Inconsistencies between bank records and the schedules should be resolved before the § 341 meeting whenever possible. The cleaner the explanation in the petition narrative or in a supplemental memorandum, the less likely the trustee is to continue the meeting or to set further document production.

When automated retrieval helps — and when manual collection is required

Automated retrieval through bank aggregation APIs is well suited to active deposit and checking accounts at institutions covered by the aggregator’s network. The retrieved data typically includes transaction history, running balances, account holder identity, and statement images where available. For most consumer debtors with mainstream bank or credit union accounts, automated retrieval can cover the trustee’s standard sixty- to ninety-day request in a single intake step.

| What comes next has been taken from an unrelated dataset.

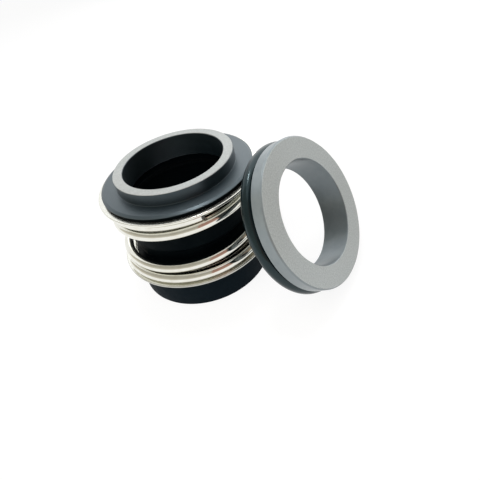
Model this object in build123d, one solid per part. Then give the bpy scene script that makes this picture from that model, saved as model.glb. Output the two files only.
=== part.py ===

Manual collection remains required in several common situations. Some smaller institutions, credit unions, and business accounts are not on any aggregator network. Accounts closed before the petition date typically cannot be reached through a live API connection and must be obtained from the debtor’s personal records or by written request to the institution. Joint accounts where only the non-debtor spouse has online credentials will require a credentialed retrieval by that party or a direct request to the bank. Accounts held in the name of a small business owned by the debtor may also require separate documentation.

The standard discussed throughout this guide is the same regardless of how the records are obtained: completeness, identifiable origin, correct lookback period, and reconciliation to the schedules. The retrieval method is a workflow choice; the trustee’s evaluation focuses on whether the records support a coherent financial picture of the debtor.

Disclaimer
This guide is general information for bankruptcy attorneys and is not legal advice. Application of bankruptcy law depends on facts, district practice, and case-specific factors. Consult qualified counsel for any specific matter.